Impact of grounding fault in PV modules on AC side and the suppression strategy based on 0‐axis control
Author(s) -
Zhang Yong,
Xia Yanghong,
Lv Zeyan,
Yu Miao,
Wei Wei
Publication year - 2019
Publication title -
iet renewable power generation
Language(s) - English
Resource type - Journals
SCImago Journal Rank - 1.005
H-Index - 76
ISSN - 1752-1424
DOI - 10.1049/iet-rpg.2018.5463
Subject(s) - ground , control theory (sociology) , photovoltaic system , controller (irrigation) , voltage , fault (geology) , inverter , harmonic , capacitor , computer science , engineering , control (management) , electrical engineering , physics , agronomy , quantum mechanics , artificial intelligence , seismology , geology , biology
The widely distributed large‐scale photovoltaic (PV) modules suffer from a large probability of grounding fault due to their own characteristics and natural weather.
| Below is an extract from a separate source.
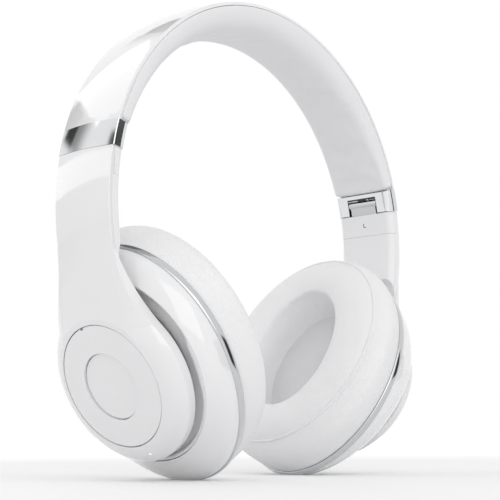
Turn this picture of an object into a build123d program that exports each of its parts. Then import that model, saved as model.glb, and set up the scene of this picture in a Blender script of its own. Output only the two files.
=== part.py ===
"""Folding over-ear headphones.

Everything is in millimetres with +Z up and the wearer facing -Y.  The headphones stand on the
rims of their two cups.  Pieces of the wearer's right side (-X) are built first; the left side is
the same construction mirrored, with its own turn of the cup.
"""
import os
from math import asin
from math import atan2
from math import cos
from math import degrees
from math import hypot
from math import radians
from math import sin
from math import sqrt
from math import tan

from build123d import *

os.makedirs("parts", exist_ok=True)

# ---- driving dimensions -----------------------------------------------------------------------
# The band line is the outer edge of the headband and arms seen from the front: three arcs from
# the top centre outwards, then a straight run into the hub.
CROWN_HEIGHT = 184.0
CROWN_RADIUS = 87.2
CROWN_TURN = 44.0
SHOULDER_RADIUS = 84.0
SHOULDER_TURN = 28.0
ARM_RADIUS = 89.6
ARM_TURN = 27.0

# Section of the band
BAND_HALF_WIDTH = 14.5
BAND_CROWN = 1.2
BAND_DEPTH = 6.0
BAND_ROUNDING = 3.2
BAND_EDGE = 0.35
COVER_DEPTH = 1.2
ARM_HALF_WIDTH = 14.0

# Stations along the band line
HINGE_TOP = 110.1
HINGE_BOTTOM = 119.9
BRACKET_BOTTOM = 130.0
SEAM_GAP = 0.1

# Headband
PAD_CROWN_DEPTH = 11.0
PAD_ROUNDING = 2.6
LINER_HALF_WIDTH = 12.8
LINER_DEPTH = 2.9
SPRING_HALF_WIDTH = 8.0
SPRING_THICKNESS = 0.7
SPRING_END = 102.0

# Hinge
WINDOW_HALF_WIDTH = 7.6
WINDOW_TOP = 111.8
WINDOW_DEPTH = 1.5
PIN_STATION = 115.0
PIN_DEPTH = 4.2
PIN_RADIUS = 0.9
PIN_HALF_LENGTH = 11.0
PIN_PLAY = 0.04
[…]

This problem has been well explored in this study. Firstly, it is analysed that the grounding fault in PV modules will cause the third‐harmonic voltage, DC bias voltage and common ground circulating current in the PV inverter system. Secondly, a 0‐axis based control strategy is proposed to solve the above problems, which means that the zero‐sequence voltage is controlled through a proportional‐resonant controller in the outer loop, and the zero‐sequence current is controlled in the inner loop through a proportional controller. Thirdly, the square of DC side voltage is controlled to address the non‐linear relationship between capacitor energy and its voltage. Finally, the experimental results based on RTLAB platform are presented to verify the effectiveness of the proposed control strategy. In summary, this study proposes a control thought to suppress the undesirable phenomenon caused by the grounding fault in PV modules, and the method needs no status switching and hardware cost.